March 15, 2012
Planned, Repeat C-section May Be Safer Than Natural Birth
Delivering a second baby by Caesarean after a previous C-section may be somewhat safer for both mother and baby than a vaginal birth, according to two studies published this week in the journal PLoS Medicine.
Australian researchers found that, among babies born by a planned repeat C-section, 0.9 percent died or suffered serious complications, compared with 2.4 percent of babies delivered by a planned vaginal birth after a previous C-section.Meanwhile, a British study found the chance of uterine rupture was decreased when mothers had an elective repeat C-section.
Women who have had a C-section often face a dilemma in their next pregnancy about whether to choose a natural birth or to have a repeat C-section. However, experts stress that the overall risks are still low for both methods.
The two current studies followed the health outcomes of pregnant women and their babies after a previous C-section.
The British study is the first to compile national data about the risk of womb rupture - a serious complication that can cause severe blood loss in the mother and put the baby at risk.
The researchers from the National Perinatal Epidemiology Unit at Oxford University identified 159 cases of womb rupture between April 2009 and April 2010, with 139 cases having occurred in women who had already undergone a Caesarean.
In women who had a previous C-section, the risk of the womb rupturing during labor was seven times greater if they tried for a natural labor than with a planned C-section, while the risk of the baby dying was three times as high.
However, the overall risk was low - 2 in 10,000 of every British pregnancies.
"This does give a true idea of the risk [of womb rupture] for the first time [in Britain] - in fact it's lower than what we've been estimating before,” said Dr. Marian Knight of the National Perinatal Epidemiology Unit during an interview with BBC News.
"The important thing to remember is the absolute risks - seven times a small risk is still a small risk."
A second study followed more than 2,000 pregnant women planning their second delivery after a previous Caesarean section at 14 hospitals in Australia.
Researchers from the Australian Research Centre for Health of Women and Babies found that women who had a planned C-section experienced less severe bleeding than women who gave birth naturally.

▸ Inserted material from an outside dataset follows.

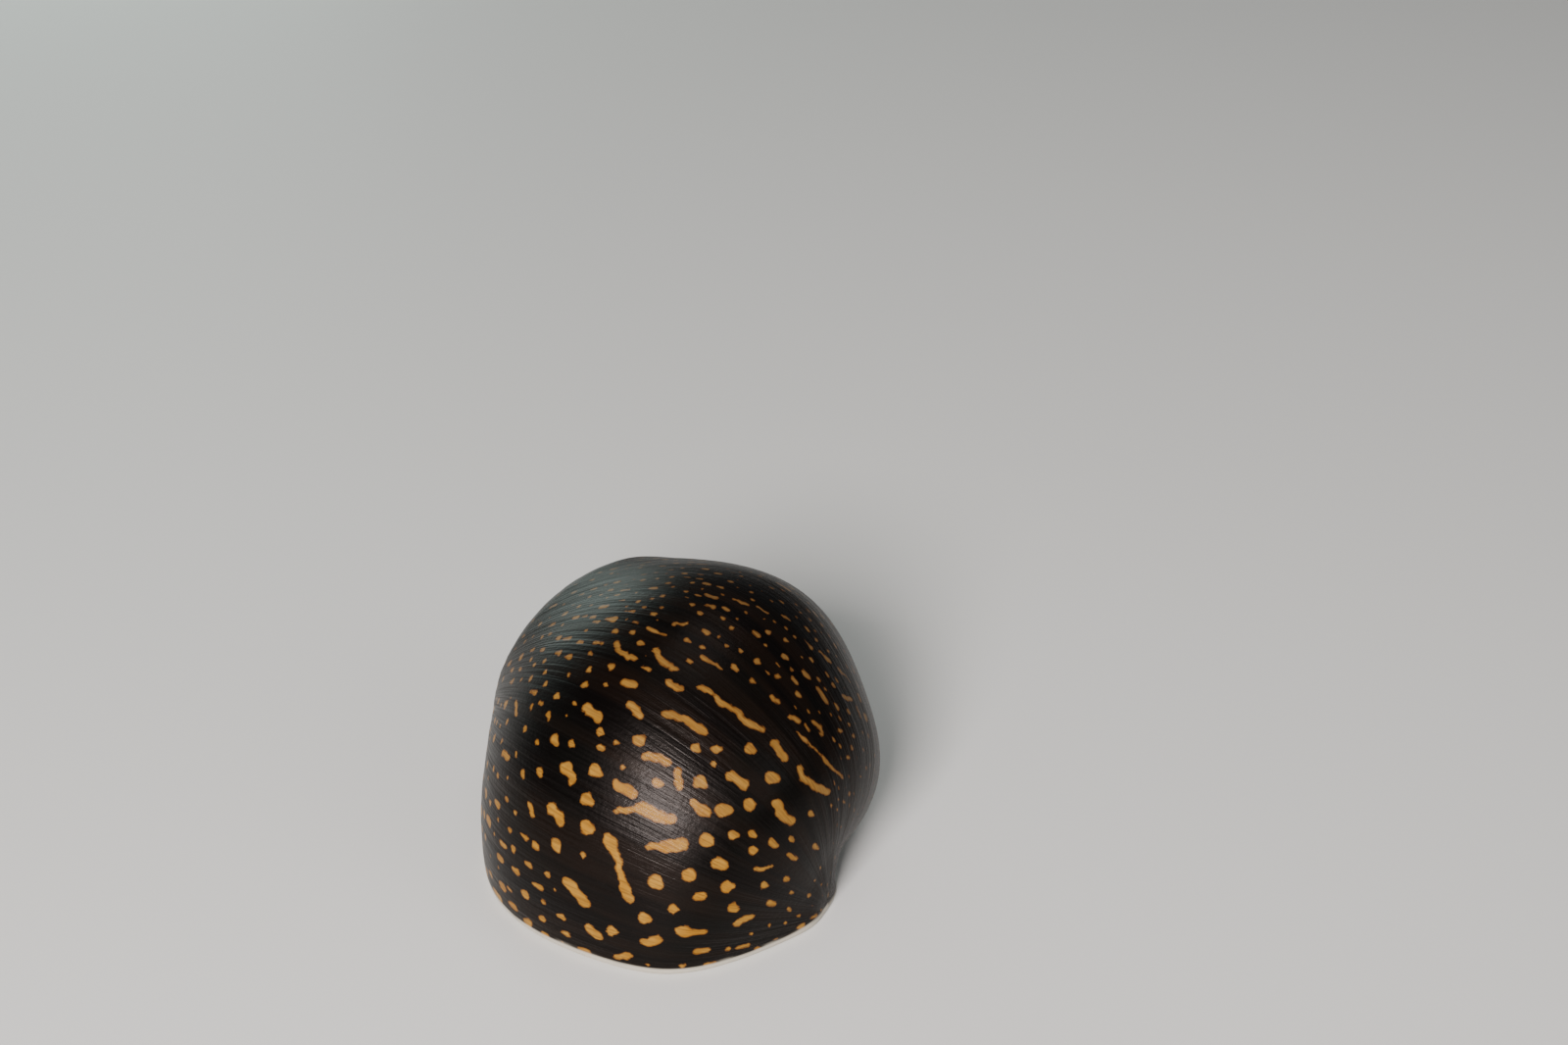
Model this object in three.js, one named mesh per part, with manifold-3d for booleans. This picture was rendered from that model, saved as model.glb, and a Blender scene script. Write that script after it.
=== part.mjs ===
// Life-size model of a nerite snail clamped to the ground, shell down and body drawn in.
// Units are millimetres, z is up, the ground is z = 0 and the head points to minus y.
import * as THREE from 'three';
import Module from 'manifold-3d';
import { mergeVertices } from 'three/addons/utils/BufferGeometryUtils.js';
import { ParametricGeometry } from 'three/addons/geometries/ParametricGeometry.js';

const wasm = await Module();
wasm.setup();

const degree = Math.PI / 180;

// The coiling axis runs from the pole of the base, on the ground, up to the tip of the spire.
const axisRise = 20 * degree;
const axisTurn = 39.3 * degree;
const poleX = 8.525;
const poleY = -7.137;
const poleToApex = 23.1;

// The lip is a flat oval on the ground, on the front left side of the axis.
const lipChord = 23.4;
const lipDepth = 13.2;
const lipFullness = 0.91;
const lipEgg = 0.17;
const lipSquare = 0.1;
const lipLean = -2.8;

// Growth: each turn back, the whorl is smaller by this ratio, and less so along the axis.
const turnRatio = 2.2;
const axialShare = 0.83;
const poleShare = 0.4;
const poleSpread = 0.9;
const shoulderRise = 0.5;
const shoulderBulge = 1.1;
const bulgeShare = 0.6;

// Shell wall, gaps between touching pieces, and the callus that levels the base.
const wall = 1.0;
const gap = 0.3;
const callusHalfLength = 11.8;
const callusWidth = 3.9;
const callusHeight = 4.6;
const cornerPress = 0.35;
const cornerSpread = 1.6;
const spirePlugDepth = 2.2;

// The deck is a shelf over the rear right half of the mouth, with small teeth on its free edge.
const deckFloor = 2.7;
const deckThick = 0.9;
const deckEdge = 1.6;
const toothCount = 7;
const toothRadius = 0.42;
const toothPitch = 1.15;
const toothStart = 7.6;

// Animal: sole, operculum and head, all drawn in under the shell.
const footTop = 1.6;
const footMiddle = 1.6;
const footHalfWidth = 9.4;
const footHalfLength = 8.6;
const bodyFront = -6.3;
const operculumThick = 0.5;
const operculumLength = 10.5;
const operculumWidth = 4.6;
const operculumShare = 0.56;
const headCentre = new THREE.Vector3(0, -7.75, 1.95);
const headRadii = new THREE.Vector3(2.3, 1.75, 1.45);
const snoutCentre = new THREE.Vector3(0, -9.25, 1.25);
const snoutRadii = new THREE.Vector3(1.75, 1.2, 1.0);
const snoutCut = -8.8;
const lobeApart = 0.85;
const lobeRadii = new THREE.Vector3(0.8, 0.85, 0.7);
const lobeOffset = new THREE.Vector3(0, -0.2, -0.1);
const slitSize = new THREE.Vector3(1.2, 0.5, 0.35);
const slitDrop = 0.3;
const neckHalfWidth = 1.9;
const neckBack = -3.6;
const headRoof = 3.9;
const tentacleBaseRadius = 0.48;
const tentacleTipRadius = 0.26;
const tentacleSplit = 0.5;
const tentacleJoint = 0.04;
const stalkRadius = 0.5;
const stalkTaper = 0.8;
const eyeRadius = 0.34;

// Mesh fineness, the distance within which points are one, and a size larger than the whole snail.
const weld = 1e-3;
const sheetColumns = 48;
const skirtDepth = 6;
const poleMargin = 0.01;
const emptyReach = 4;
const beyond = 40;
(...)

There was also less risk of the baby dying in the womb in the Caesarean group.
The experts estimated that one baby death - or near death - would be prevented for every 66 planned repeat C-sections.
"Among women with one prior Caesarean, planned elective repeat Caesarean compared with planned vaginal birth after Caesarean was associated with a lower risk of fetal and infant death or serious infant outcome,” the Australian researchers concluded.
"Choosing a vaginal birth or a Caesarean section carries different risks and benefits but overall either choice is safe with only very small risks,” said Dr. Virginia Beckett, spokesperson for Britain´s Royal College of Obstetricians and Gynecologists, in an interview with BBC News.
"It is important that women discuss all the options for their individual case with their midwife or obstetrician,” said Beckett, who was not involved in the current study.
"Despite there being a slightly higher risk of rupture following a previous Caesarean, the procedure itself carries risks such as risk of blood clots, longer recovery period and the potential need for elective Caesarean in future pregnancies."
Sue Macdonald, education and research manager at the Royal College of Midwives, said the two studies should help pregnant women and their doctors make better decisions.
"The information from the study will add to the evidence base and knowledge for midwives and obstetricians and allow them to be able to discuss with women their options for birth after a Caesarean section and whether a normal birth would be possible."
The rate of cesarean deliveries reached an all-time high in the United States in 2009, at roughly one in three births, according to data from the National Center for Health Statistics.